Directions for this task:
In the records below, begin at the line containing "Keep writing the" and end at the line containing "a bed: evenly"; quote every line in that span exactly, including both boundary lines, and no others.

Excerpted data:
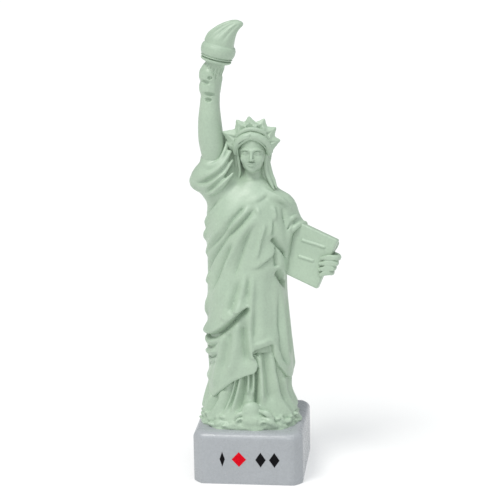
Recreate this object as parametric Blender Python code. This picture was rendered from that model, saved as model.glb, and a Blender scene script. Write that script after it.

==

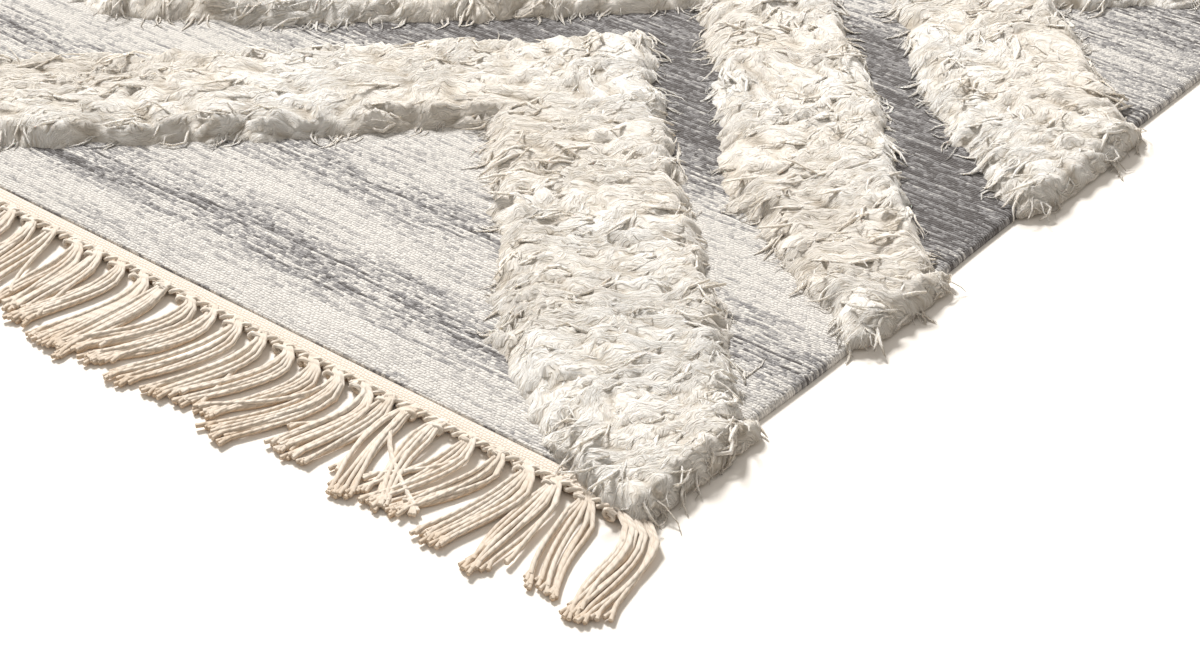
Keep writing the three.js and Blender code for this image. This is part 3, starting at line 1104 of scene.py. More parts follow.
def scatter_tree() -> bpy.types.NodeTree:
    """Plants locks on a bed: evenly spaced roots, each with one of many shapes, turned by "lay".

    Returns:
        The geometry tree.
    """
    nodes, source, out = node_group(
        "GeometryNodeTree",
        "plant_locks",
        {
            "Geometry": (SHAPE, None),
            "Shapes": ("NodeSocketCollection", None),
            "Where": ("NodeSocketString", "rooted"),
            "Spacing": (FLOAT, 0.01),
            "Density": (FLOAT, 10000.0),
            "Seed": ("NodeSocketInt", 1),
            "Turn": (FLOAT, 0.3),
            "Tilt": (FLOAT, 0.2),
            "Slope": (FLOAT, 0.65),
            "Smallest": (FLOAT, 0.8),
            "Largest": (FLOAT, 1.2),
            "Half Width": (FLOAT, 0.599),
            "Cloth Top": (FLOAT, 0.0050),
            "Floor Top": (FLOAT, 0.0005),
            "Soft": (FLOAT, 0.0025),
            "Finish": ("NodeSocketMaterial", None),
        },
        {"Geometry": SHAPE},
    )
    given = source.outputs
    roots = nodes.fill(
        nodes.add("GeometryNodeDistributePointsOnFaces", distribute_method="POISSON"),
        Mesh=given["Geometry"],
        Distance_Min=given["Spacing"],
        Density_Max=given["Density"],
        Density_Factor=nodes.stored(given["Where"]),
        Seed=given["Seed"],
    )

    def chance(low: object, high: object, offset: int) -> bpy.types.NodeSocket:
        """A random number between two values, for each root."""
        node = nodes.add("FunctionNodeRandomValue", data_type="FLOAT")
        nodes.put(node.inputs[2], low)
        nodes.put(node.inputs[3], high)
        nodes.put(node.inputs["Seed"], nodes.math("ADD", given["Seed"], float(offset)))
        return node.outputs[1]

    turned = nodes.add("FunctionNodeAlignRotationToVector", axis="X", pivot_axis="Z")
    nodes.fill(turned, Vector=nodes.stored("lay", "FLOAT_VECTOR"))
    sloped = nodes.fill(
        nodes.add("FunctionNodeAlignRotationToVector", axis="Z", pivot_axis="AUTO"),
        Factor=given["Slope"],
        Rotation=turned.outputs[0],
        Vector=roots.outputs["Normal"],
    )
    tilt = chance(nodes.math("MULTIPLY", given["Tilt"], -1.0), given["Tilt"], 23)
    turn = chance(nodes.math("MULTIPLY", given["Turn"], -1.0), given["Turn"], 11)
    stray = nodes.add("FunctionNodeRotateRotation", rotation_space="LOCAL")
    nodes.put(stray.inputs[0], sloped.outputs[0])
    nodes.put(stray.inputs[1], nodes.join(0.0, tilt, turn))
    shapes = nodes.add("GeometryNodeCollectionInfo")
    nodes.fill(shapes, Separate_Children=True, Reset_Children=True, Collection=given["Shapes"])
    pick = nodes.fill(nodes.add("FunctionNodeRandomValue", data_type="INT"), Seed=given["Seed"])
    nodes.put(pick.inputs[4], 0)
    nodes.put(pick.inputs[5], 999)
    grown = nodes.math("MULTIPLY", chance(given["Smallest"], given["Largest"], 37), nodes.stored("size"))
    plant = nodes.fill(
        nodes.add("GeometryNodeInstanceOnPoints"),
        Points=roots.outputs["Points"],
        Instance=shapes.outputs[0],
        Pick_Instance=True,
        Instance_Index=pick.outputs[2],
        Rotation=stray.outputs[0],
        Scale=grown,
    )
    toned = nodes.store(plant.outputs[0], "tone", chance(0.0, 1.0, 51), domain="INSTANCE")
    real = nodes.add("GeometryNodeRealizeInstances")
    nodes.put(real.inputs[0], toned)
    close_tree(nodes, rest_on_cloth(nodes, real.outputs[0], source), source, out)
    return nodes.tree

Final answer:
Keep writing the three.js and Blender code for this image. This is part 3, starting at line 1104 of scene.py. More parts follow.
def scatter_tree() -> bpy.types.NodeTree:
    """Plants locks on a bed: evenly spaced roots, each with one of many shapes, turned by "lay".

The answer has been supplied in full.